:: DATASET EXCERPT ::
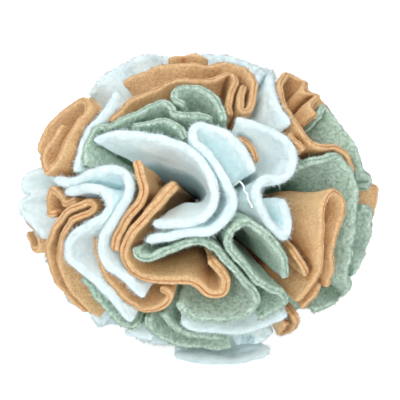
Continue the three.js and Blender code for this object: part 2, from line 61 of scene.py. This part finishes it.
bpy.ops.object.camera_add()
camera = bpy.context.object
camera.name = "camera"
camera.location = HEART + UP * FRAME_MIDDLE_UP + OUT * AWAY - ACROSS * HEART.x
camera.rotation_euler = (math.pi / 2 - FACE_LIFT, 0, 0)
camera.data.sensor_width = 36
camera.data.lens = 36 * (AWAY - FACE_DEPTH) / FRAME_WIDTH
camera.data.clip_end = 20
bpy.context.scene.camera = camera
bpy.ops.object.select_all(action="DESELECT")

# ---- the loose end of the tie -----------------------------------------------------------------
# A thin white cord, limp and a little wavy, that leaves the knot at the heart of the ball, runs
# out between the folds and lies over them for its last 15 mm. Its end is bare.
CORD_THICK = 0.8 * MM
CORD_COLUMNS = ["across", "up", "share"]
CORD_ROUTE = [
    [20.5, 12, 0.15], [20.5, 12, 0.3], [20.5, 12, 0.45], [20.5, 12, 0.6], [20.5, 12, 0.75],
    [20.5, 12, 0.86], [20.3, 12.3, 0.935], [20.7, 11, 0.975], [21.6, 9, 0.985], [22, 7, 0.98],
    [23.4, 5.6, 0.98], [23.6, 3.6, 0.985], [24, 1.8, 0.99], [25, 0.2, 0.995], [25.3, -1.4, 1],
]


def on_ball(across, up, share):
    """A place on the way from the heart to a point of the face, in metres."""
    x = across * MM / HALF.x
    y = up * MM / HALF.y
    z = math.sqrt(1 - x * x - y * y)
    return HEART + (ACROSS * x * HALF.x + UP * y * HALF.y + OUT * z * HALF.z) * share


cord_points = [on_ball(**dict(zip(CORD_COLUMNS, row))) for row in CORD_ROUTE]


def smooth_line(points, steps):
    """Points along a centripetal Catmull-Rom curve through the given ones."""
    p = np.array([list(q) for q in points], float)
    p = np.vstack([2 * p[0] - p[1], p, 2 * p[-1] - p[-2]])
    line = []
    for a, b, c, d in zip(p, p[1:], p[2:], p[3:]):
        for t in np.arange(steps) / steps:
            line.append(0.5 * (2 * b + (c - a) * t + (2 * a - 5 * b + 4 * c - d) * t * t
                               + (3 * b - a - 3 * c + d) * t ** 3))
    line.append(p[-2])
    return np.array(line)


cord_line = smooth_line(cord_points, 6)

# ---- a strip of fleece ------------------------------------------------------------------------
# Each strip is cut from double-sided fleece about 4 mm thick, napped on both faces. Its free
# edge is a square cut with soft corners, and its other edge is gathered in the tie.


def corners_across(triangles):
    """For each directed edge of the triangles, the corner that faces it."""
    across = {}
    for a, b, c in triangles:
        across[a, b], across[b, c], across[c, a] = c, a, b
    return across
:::
TASK TO CARRY OUT
Copy all of the material word for word.

EXERCISE RESULT
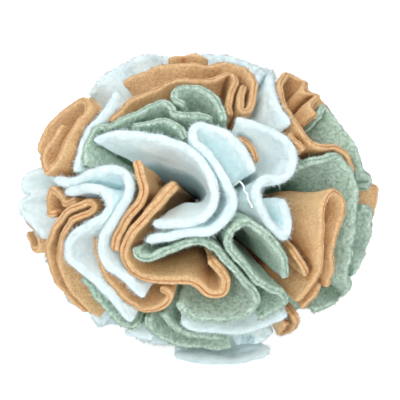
Continue the three.js and Blender code for this object: part 2, from line 61 of scene.py. This part finishes it.
bpy.ops.object.camera_add()
camera = bpy.context.object
camera.name = "camera"
camera.location = HEART + UP * FRAME_MIDDLE_UP + OUT * AWAY - ACROSS * HEART.x
camera.rotation_euler = (math.pi / 2 - FACE_LIFT, 0, 0)
camera.data.sensor_width = 36
camera.data.lens = 36 * (AWAY - FACE_DEPTH) / FRAME_WIDTH
camera.data.clip_end = 20
bpy.context.scene.camera = camera
bpy.ops.object.select_all(action="DESELECT")

# ---- the loose end of the tie -----------------------------------------------------------------
# A thin white cord, limp and a little wavy, that leaves the knot at the heart of the ball, runs
# out between the folds and lies over them for its last 15 mm. Its end is bare.
CORD_THICK = 0.8 * MM
CORD_COLUMNS = ["across", "up", "share"]
CORD_ROUTE = [
    [20.5, 12, 0.15], [20.5, 12, 0.3], [20.5, 12, 0.45], [20.5, 12, 0.6], [20.5, 12, 0.75],
    [20.5, 12, 0.86], [20.3, 12.3, 0.935], [20.7, 11, 0.975], [21.6, 9, 0.985], [22, 7, 0.98],
    [23.4, 5.6, 0.98], [23.6, 3.6, 0.985], [24, 1.8, 0.99], [25, 0.2, 0.995], [25.3, -1.4, 1],
]


def on_ball(across, up, share):
    """A place on the way from the heart to a point of the face, in metres."""
    x = across * MM / HALF.x
    y = up * MM / HALF.y
    z = math.sqrt(1 - x * x - y * y)
    return HEART + (ACROSS * x * HALF.x + UP * y * HALF.y + OUT * z * HALF.z) * share


cord_points = [on_ball(**dict(zip(CORD_COLUMNS, row))) for row in CORD_ROUTE]


def smooth_line(points, steps):
    """Points along a centripetal Catmull-Rom curve through the given ones."""
    p = np.array([list(q) for q in points], float)
    p = np.vstack([2 * p[0] - p[1], p, 2 * p[-1] - p[-2]])
    line = []
    for a, b, c, d in zip(p, p[1:], p[2:], p[3:]):
        for t in np.arange(steps) / steps:
            line.append(0.5 * (2 * b + (c - a) * t + (2 * a - 5 * b + 4 * c - d) * t * t
                               + (3 * b - a - 3 * c + d) * t ** 3))
    line.append(p[-2])
    return np.array(line)


cord_line = smooth_line(cord_points, 6)

# ---- a strip of fleece ------------------------------------------------------------------------
# Each strip is cut from double-sided fleece about 4 mm thick, napped on both faces. Its free
# edge is a square cut with soft corners, and its other edge is gathered in the tie.


def corners_across(triangles):
    """For each directed edge of the triangles, the corner that faces it."""
    across = {}
    for a, b, c in triangles:
        across[a, b], across[b, c], across[c, a] = c, a, b
    return across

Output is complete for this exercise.